We introduce two ways.

Solution 1 (using std::set).

One way is to use an ordered set type like std::set.
Specifically, we process the events while managing the set of people who have already been called by the teller but have not come, as follows:

• Let called be the set of people who have already been called by the teller but have not come. Initially, called is empty.
• Also, let last be the ID of the person called last time. Initially, let last be \(0\).
• Then, process the events in order.
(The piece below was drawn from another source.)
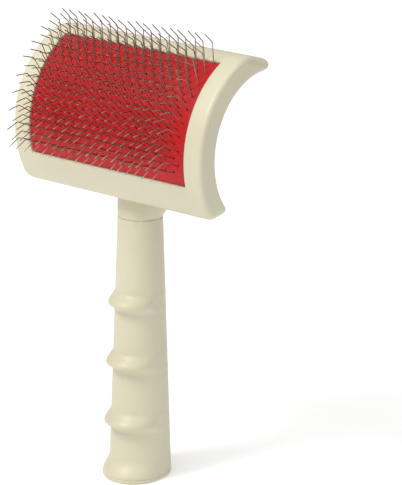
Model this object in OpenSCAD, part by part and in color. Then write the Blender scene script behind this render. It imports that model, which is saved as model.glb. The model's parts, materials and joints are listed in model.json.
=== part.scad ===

Depending on the event, perform the following operation.
  • If the event is of the first kind, person with ID last + 1 is called next, so increment last by one and insert last to called.
  • If the event is of the second kind, remove x from called.
  • If the event is of the third kind, the answer is the minimum element of called. Print it.

In the procedure above, the operations against called are additions, removals, and retrieval of the minimum element. If you use an array or list to implement called, the worst time complexity will be \(\mathrm{O}(N^2)\) time, which leads to TLE; however, an ordered set type like std::set enables us to perform all of those operations in an \(\mathrm{O}(\log N)\) time each. This way, the problem can be solved in a total of \(\mathrm{O}(Q \log N)\) time over entire queries.

• Sample code (C++, \(\mathrm{O}(Q \log N)\))

#include <iomanip>
#include <iostream>
#include <set>
#include <vector>
using namespace std;

int main() {
  ios::sync_with_stdio(false);
  cin.tie(nullptr);
  int N, Q;
  cin >> N >> Q;

  set<int> called;
  int last = 0;
  while (Q--) {
    int event;
    cin >> event;
    if (event == 1) {
      called.insert(++last);
    } else if (event == 2) {
      int x;
      cin >> x;
      called.erase(x);
    } else {
      cout << *begin(called) << "\n";
    }
  }
}

Solution 2 (how to solve it in a linear time)

We also introduce a better solution that costs \(\mathrm{O}(N + Q)\) time.

By the constraints of the problem, the events of the third kind occurs with weakly monotonically increasing arguments.

• Proof: we proof by contradiction. Suppose that an event of third kind calls person \(y\), then another afterwards calls person \(x\) \((x < y)\). Then, when person \(y\) is called, person \(x\) has already been called at least once by the teller (because the first call is in the order of their IDs) but has not come, so this is contradiction.

Thus, one can construct a linear-time algorithm that works as follows. We always store in a variable ans the last person called by an event of the third kind. Every time an event of the third kind occurs, we repeatedly increment ans until person ans has not come to the teller, and print resulting ans.
By this operation, the number of times ans is incremented is bounded by \(\min(N, Q)\) times, so the time complexity is \(\mathrm{O}(N+ Q)\).

• Sample code (C++, \(\mathrm{O}(N + Q)\))

#include <iomanip>
#include <iostream>
#include <vector>
using namespace std;

int main() {
  ios::sync_with_stdio(false);
  cin.tie(nullptr);
  int N, Q;
  cin >> N >> Q;
  vector<int> gone(N + 1);
  int ans = 1;
  while (Q--) {
    int event;
    cin >> event;
    if (event == 1) {
      // do nothing
    } else if (event == 2) {
      int x;
      cin >> x;
      gone[x] = 1;
    } else {
      while (gone[ans]) ans++;
      cout << ans << "\n";
    }
  }
}